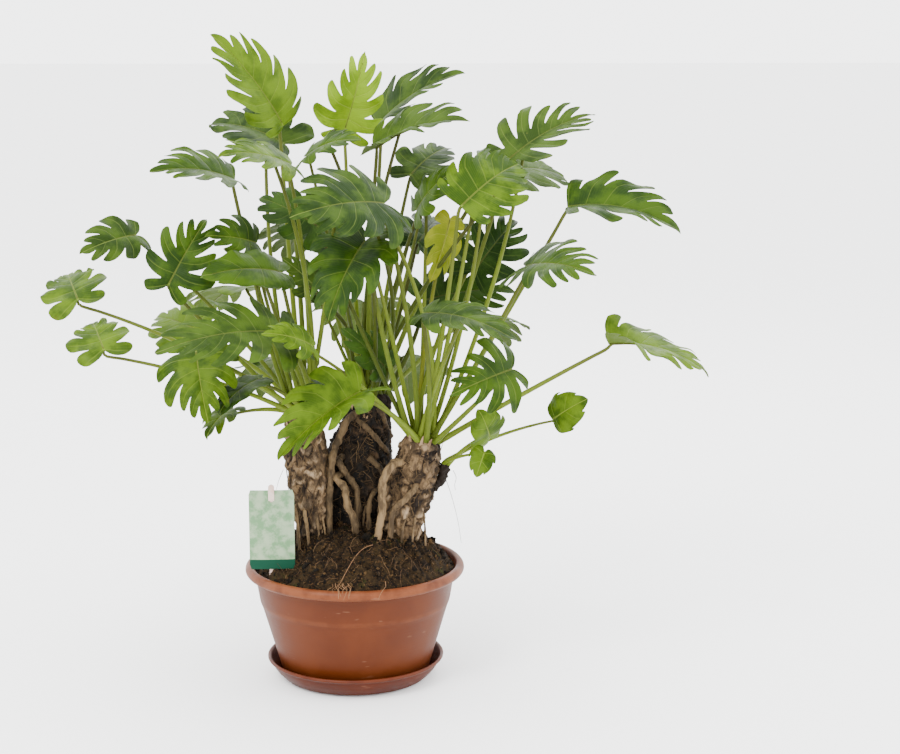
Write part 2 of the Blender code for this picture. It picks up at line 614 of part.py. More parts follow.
def crown_slots(crown):
    """Where each leaf of a crown leaves it: upright stalks in the middle, low ones outside."""
    top, ahead = crown_frame(crown)
    right = unit(np.cross((0.0, 1.0, 0.0), ahead))
    back = np.cross(ahead, right)
    leaves = [leaf for leaf in LEAVES if leaf.crown == crown]
    ways = {leaf.name: unit(sighted(*leaf.joint) - top) for leaf in leaves}
    leaves.sort(key=lambda leaf: -float(np.dot(ways[leaf.name], ahead)))
    slots = {}
    for places, ring in OFFSHOOT_RINGS if crown == "offshoot" else CROWN_RINGS:
        group = leaves[:places]
        leaves = leaves[places:]
        turns = [math.atan2(np.dot(ways[leaf.name], back), np.dot(ways[leaf.name], right)) for leaf in group]
        if ring > 0 and len(group) > 1:
            turns = spread(turns, min(SLOT_SPACING / ring, math.tau / len(group) * 0.98))
        for leaf, turn in zip(group, turns):
            out = math.cos(turn) * right + math.sin(turn) * back
            slots[leaf.name] = (top + out * ring, ahead, out * ring / CROWN_REACH)
    return slots


def stalk_rings(leaf, slot, blade):
    """The rings of points round a stalk, from under the blade's joint down into the crown.

    The stalk comes up into the blade squarely, through a short bend below the joint that never
    turns back on itself.
    """
    place, ahead, lean = slot
    foot = place + ahead * SLOT_RISE
    way = unit(blade.start - foot)
    under = blade.start - unit(blade.up - min(0.0, float(np.dot(blade.up, way))) * way) * STALK_BEND
    reach = np.linalg.norm(under - foot)
    direct, upright, outward = STALK_LEAVE
    leave = unit(direct * unit(under - foot) + upright * ahead + outward * lean)
    middle = foot + leave * reach * 0.5 + np.array(leaf.bow) * CM
    share = np.linspace(0.0, 1.0, STALK_RINGS)[:, None]
    line = foot * (1 - share) ** 2 + 2 * middle * share * (1 - share) + under * share ** 2
    line = np.vstack([place - ahead * STALK_DEPTH, line, blade.start - blade.up * COLLAR_DROP])[::-1]
    size = min(1.0, blade.length / FULL_BLADE) ** 0.5
    radii = np.interp(np.linspace(1, 0, len(line)), (0, 0.5, 1), STALK_RADII) * size
    across, other = frames(line, blade.along)
    turns = STALK_TURNS[None, :, None]
    ring = np.cos(turns) * across[:, None, :] - np.sin(turns) * other[:, None, :]
    return line[:, None, :] + ring * radii[:, None, None], radii


class Blade:
    """The surface of one leaf's blade: its own length, arch and directions."""

    def __init__(self, leaf):
        """Work out the blade's directions from its joint, its tip and the way it faces."""
        self.leaf = leaf
        self.start = sighted(*leaf.joint)
        chord = sighted(*leaf.tip) - self.start
        self.along = unit(chord)
        self.arch = math.radians(leaf.arch)
        self.length = np.linalg.norm(chord) * (self.arch / 2) / math.sin(self.arch / 2)
        face = np.array(leaf.face)
        self.up = unit(face - self.along * np.dot(face, self.along))
        self.side = np.cross(self.up, self.along)

    def place(self, forward, out, lift):
        """A point from its distance along the midrib and out from it, and its lift off the blade."""
        leaf = self.leaf
        turn = self.arch * (forward / self.length - 0.5)
        radius = self.length / self.arch
        run = radius * (np.sin(turn) + math.sin(self.arch / 2))
        rise = radius * (np.cos(turn) - math.cos(self.arch / 2))
        cupped = np.clip(1.0 - forward / (CUP_END * self.length), 0.0, 1.0)
        fold = np.radians(leaf.fold + leaf.cup * cupped)
        raised = np.abs(out) * np.sin(fold) - leaf.droop * out ** 2 / self.length + lift
        normal = np.sin(turn)[..., None] * self.along + np.cos(turn)[..., None] * self.up
        return (
            self.start
            + run[..., None] * self.along
            + rise[..., None] * self.up
            + (out * np.cos(fold))[..., None] * self.side
            + raised[..., None] * normal
        )

    def outline(self):
        """The edge of one half, from the joint to the tip: distances along the midrib and out."""
        leaf = self.leaf
        pitch = 1.0 / (leaf.fingers - 0.5)
        steps = [0.0]
        for finger in range(leaf.fingers):
            steps += [(finger + side) * pitch for side in FINGER_SIDES]
        steps = np.array([step for step in steps if step < 0.999] + [1.0])
        offset = steps / pitch
        standing = np.where(np.abs(offset - np.rint(offset)) < 0.01, 0.0, FINGER_STAND)
        standing[-1] = 1.0
        reach = np.interp(steps, *FINGER_REACH) * self.length * (1.0 - leaf.cut * (1.0 - standing))
        turned = 1.0 - (1.0 - leaf.base) * (1.0 - steps) ** 2
        curl = FINGER_CURL * standing * np.sin(math.pi * steps)
        turn = np.radians(np.interp(steps, *FINGER_WAY)) * turned - curl
        start = VEIN_END * np.maximum(0.0, steps - VEIN_START) / (1.0 - VEIN_START) * self.length
        width = leaf.width + (1.0 - leaf.width) * steps ** 2
        return start + reach * np.cos(turn) * width, reach * np.sin(turn) * width

    def wave(self, forward, out):
        """The lift of the surface: fingers that rise and fall a little."""
        share = np.abs(out) / self.length
        phase = forward / self.length * WAVE_TURNS + np.sign(out) * WAVE_SHIFT
        return WAVE_HEIGHT * self.length * share * np.sin(phase)


def plan_faces(along, across, edge):
    """The triangles of a blade's upper side, split in its flat plan with the midrib kept as edges.

    Points are numbered midrib first, then the tip, then the edge of each half from the joint on.
    """
    first = RIBS + 1
    halves = [list(range(first + half * edge, first + (half + 1) * edge)) + [RIBS] for half in (0, 1)]
    corners = [Vector(place) for place in zip(along, across)]
    rim = [0] + halves[0] + halves[1][-2::-1]
    lines = list(zip(rim, rim[1:] + rim[:1])) + [(rib, rib + 1) for rib in range(RIBS)]
    flat = delaunay_2d_cdt(corners, lines, [], INSIDE_ONLY, PLAN_PRECISION)
    numbers = [sources[0] for sources in flat[3]]
    return [tuple(numbers[corner] for corner in face) for face in flat[2]], halves


def round_joint(faces, start):
    """The points next to the joint, from the last one back to the given start."""
    following = {}
    for face in faces:
        if 0 in face:
            turn = face.index(0)
            following[face[(turn + 1) % 3]] = face[(turn + 2) % 3]
    chain = [start]
    while chain[-1] in following:
        chain.append(following[chain[-1]])
    return chain[::-1]


def collar_faces(loop, angles, first):
    """The triangles between the open loop round the joint and the first ring of the stalk."""
    nearest = [int(np.argmin(np.abs(STALK_TURNS - angle))) for angle in angles] + [STALK_SIDES - 1] * 2 + [0]
    faces = []
    for index, corner in enumerate(loop):
        following = loop[(index + 1) % len(loop)]
        ring = nearest[index]
        target = nearest[(index + 1) % len(loop)]
        faces.append((first + ring, following, corner))
        while ring != target:
            after = (ring + 1) % STALK_SIDES
            faces.append((first + ring, first + after, following))
            ring = after
    return faces


def make_leaf(leaf, slot, material):
    """A leaf as one closed solid: a thin blade, split into triangles alike on both faces, and its stalk.

    On the lower face the triangles that would meet at the joint end on the stalk's first ring.
    """
    blade = Blade(leaf)
    forward, out = blade.outline()
    spine = np.linspace(0.0, VEIN_END, RIBS) * blade.length
    edge = len(forward) - 1
    count = RIBS + 1 + 2 * edge
    along = np.concatenate([spine, [blade.length], forward[:-1], forward[:-1]])
    across = np.concatenate([np.zeros(RIBS + 1), out[:-1], -out[:-1]])
    lift = blade.wave(along, across)
    top = blade.place(along, across, lift)
    low = blade.place(along, across, lift - BLADE_THICKNESS)
    upper, halves = plan_faces(along, across, edge)
    faces = upper + [tuple(count + corner for corner in face[::-1]) for face in upper if 0 not in face]
    border = halves[0] + halves[1][-2::-1]
    for here, following in zip(border, border[1:]):
        faces.append((here, here + count, following))
        faces.append((following, here + count, following + count))
    under = round_joint(upper, halves[1][0])
    angles = [math.atan2(across[corner], along[corner]) for corner in under]
    loop = [count + corner for corner in under] + [halves[1][0], 0, halves[0][0]]
    first = 2 * count
    faces += collar_faces(loop, angles, first)
    rings, _ = stalk_rings(leaf, slot, blade)
    faces += loft_faces(len(rings), STALK_SIDES, first)
    end = first + (len(rings) - 1) * STALK_SIDES
    faces.append(tuple(end + side for side in range(STALK_SIDES)))
    points = np.vstack([top, low, rings.reshape(-1, 3)])
    return add_object(leaf.name, points, faces, material)


def socket(leaf, slot):
    """What a leaf's stalk cuts out of its crown."""
    rings, radii = stalk_rings(leaf, slot, Blade(leaf))
    ahead = slot[1]
    wider = []
    middle = rings[-1].mean(axis=0)
    ring = middle + (rings[-1] - middle) * (radii[-1] + HOLE_GAP) / radii[-1]
    for lift in (-HOLE_GAP, STALK_DEPTH + SOCKET_RISE):
        wider.append(ring + ahead * lift)
    faces = loft_faces(2, STALK_SIDES)
    faces += [tuple(range(STALK_SIDES)), tuple(range(STALK_SIDES, 2 * STALK_SIDES))]
    return add_object(leaf.name + "_socket", np.vstack(wider), faces)


def make_trunk(trunk, material, slots):
    """A trunk with its aerial roots, and a socket for each stalk."""
    body = trunk_tube(trunk, 0.0, material)
    roots = [root_tube(f"{trunk.name}_root_{index}", *root, 0.0) for index, root in enumerate(trunk.roots)]
    combine(body, roots, "UNION")
    crown = trunk.name.removeprefix("trunk_")
    crowns = (crown, "offshoot") if crown == "right" else (crown,)
    sockets = [socket(leaf, slots[leaf.name]) for leaf in LEAVES if leaf.crown in crowns]
    combine(body, sockets, "DIFFERENCE")
    return body


def soil_cutters():
    """Everything that stands in the soil, a little thicker."""
    cutters = []
    for trunk in TRUNKS:
        cutters.append(trunk_tube(trunk, ROUGH_GAP))
        for index, (places, width) in enumerate(trunk.roots):
            if places[-1][1] < SOIL_ROOT_END:
                cutters.append(root_tube(f"hole_{trunk.name}_{index}", places, width, HOLE_GAP))
    cutters.append(slab("hole_stake", stake_centre(), STAKE_SIZE, extra=SEAT_GAP))
    return cutters


def stake_centre():
    """The middle of the tag's stake, which lies close behind the card."""
    middle, foot, back = TAG_PLACE
    depth = TAG_THICKNESS / 2 + STAKE_SIZE[1] / 2 + SEAT_GAP
    top = foot + TAG_SIZE[1] + STAKE_RISE
    return middle, back + depth, top - STAKE_SIZE[2] / 2


def make_tag(paper, plastic):
    """The plant's tag: a blank card held up by a flat stake that stands in the soil behind it."""
    middle, foot, back = TAG_PLACE
    width, height = TAG_SIZE
    slab("tag_card", (middle, back, foot + height / 2), (width, TAG_THICKNESS, height), paper)
    slab("tag_stake", stake_centre(), STAKE_SIZE, plastic)


def slab(name, centre, size, material=None, extra=0.0):
    """A flat box with slightly rounded upright edges; extra makes it larger all round."""
    shell = bmesh.new()
    bmesh.ops.create_cube(shell, size=1.0)
    bmesh.ops.scale(shell, vec=[side + 2 * extra for side in size], verts=shell.verts)
    upright = [edge for edge in shell.edges if abs((edge.verts[0].co - edge.verts[1].co).y) > 0.5 * size[1]]
    bmesh.ops.bevel(shell, geom=upright, offset=SLAB_CORNER, segments=2, affect="EDGES", profile=0.5)
    bmesh.ops.translate(shell, vec=centre, verts=shell.verts)
    mesh = bpy.data.meshes.new(name)
    shell.to_mesh(mesh)
    shell.free()
    body = bpy.data.objects.new(name, mesh)
    bpy.context.scene.collection.objects.link(body)
    if material:
        mesh.materials.append(material)
    return body


def make_all():
    """Build the plant, its pot and its saucer."""
    clear_scene()
    clay = finish("terracotta_plastic", (0.290, 0.095, 0.040), 0.45)
    earth = finish("potting_soil", (0.062, 0.034, 0.014), 0.95)
    barks = {
        "bark": finish("trunk_bark", (0.210, 0.140, 0.075), 0.85),
        "dark_bark": finish("dark_trunk_bark", (0.075, 0.045, 0.020), 0.9),
    }
    greens = {tone: finish("leaf_" + tone, colour, 0.45) for tone, colour in TONES.items()}
    make_saucer(clay)
    make_pot(clay)
    slots = {}
    for crown in ("left", "middle", "right", "offshoot"):
        slots.update(crown_slots(crown))
    for trunk in TRUNKS:
        make_trunk(trunk, barks[trunk.tone], slots)
    make_soil(earth, soil_cutters())
    paper = finish("tag_paper", (0.55, 0.68, 0.50), 0.55)
    make_tag(paper, finish("stake_plastic", (0.80, 0.66, 0.60), 0.4))
    for leaf in LEAVES:
        make_leaf(leaf, slots[leaf.name], greens[leaf.tone])


make_all()
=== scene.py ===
"""A potted philodendron in a terracotta plastic bowl pot, dressed over its CAD frame.

World frame: metres, +Z up, +X to the right, -Y towards the camera, origin under the saucer.
Leaves, trunks, soil, pot, saucer and tag are surfaces worked out with numpy on grids, each in
the place and size of the solid that it stands for.
"""

import logging
import math
from dataclasses import dataclass, field
from enum import Enum

import bpy
import numpy as np
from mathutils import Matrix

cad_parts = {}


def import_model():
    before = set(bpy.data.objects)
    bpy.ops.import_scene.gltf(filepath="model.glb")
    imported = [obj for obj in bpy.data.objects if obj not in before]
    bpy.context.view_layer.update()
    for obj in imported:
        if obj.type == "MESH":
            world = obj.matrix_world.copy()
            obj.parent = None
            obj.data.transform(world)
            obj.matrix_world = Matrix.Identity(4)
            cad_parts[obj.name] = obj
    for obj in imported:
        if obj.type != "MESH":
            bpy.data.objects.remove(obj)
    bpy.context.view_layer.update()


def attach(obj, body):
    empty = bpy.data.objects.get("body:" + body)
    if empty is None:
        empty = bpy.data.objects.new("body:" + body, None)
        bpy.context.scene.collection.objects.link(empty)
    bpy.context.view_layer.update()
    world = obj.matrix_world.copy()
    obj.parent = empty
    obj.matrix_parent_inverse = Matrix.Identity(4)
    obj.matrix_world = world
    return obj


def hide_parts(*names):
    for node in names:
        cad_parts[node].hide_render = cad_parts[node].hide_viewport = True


LOG = logging.getLogger("philodendron")

MM = 0.001
CM = 0.01
TRIANGLE = -1
GOLDEN_TURN = math.radians(137.5)
FRAME_LEAN = (0.31, 0.89, 0.33)

Colour = tuple[float, float, float]
Place = tuple[float, float, float]


class Slot(Enum):
    """The material slots of the record."""

    CLAY = "terracotta_plastic"
    SOIL = "potting_soil"
    BARK = "trunk_bark"
    DARK_BARK = "dark_trunk_bark"
    PAPER = "tag_paper"
    STAKE = "stake_plastic"
    MID = "leaf_mid"
    FRESH = "leaf_fresh"
    YOUNG = "leaf_young"
    DARK = "leaf_dark"
    GREY = "leaf_grey"
    OLD = "leaf_old"


class Crown(Enum):
    """The places that leaves grow from."""

    LEFT = "left"
    MIDDLE = "middle"
    RIGHT = "right"
    OFFSHOOT = "offshoot"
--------
* [Exercise brief] Print the lines from the line with "0.66, 0.60), 0.4))" to the line with "obj.parent = None" exactly, and print nothing else. Both of those lines are included.

* [The reply]
    make_tag(paper, finish("stake_plastic", (0.80, 0.66, 0.60), 0.4))
    for leaf in LEAVES:
        make_leaf(leaf, slots[leaf.name], greens[leaf.tone])


make_all()
=== scene.py ===
"""A potted philodendron in a terracotta plastic bowl pot, dressed over its CAD frame.

World frame: metres, +Z up, +X to the right, -Y towards the camera, origin under the saucer.
Leaves, trunks, soil, pot, saucer and tag are surfaces worked out with numpy on grids, each in
the place and size of the solid that it stands for.
"""

import logging
import math
from dataclasses import dataclass, field
from enum import Enum

import bpy
import numpy as np
from mathutils import Matrix

cad_parts = {}


def import_model():
    before = set(bpy.data.objects)
    bpy.ops.import_scene.gltf(filepath="model.glb")
    imported = [obj for obj in bpy.data.objects if obj not in before]
    bpy.context.view_layer.update()
    for obj in imported:
        if obj.type == "MESH":
            world = obj.matrix_world.copy()
            obj.parent = None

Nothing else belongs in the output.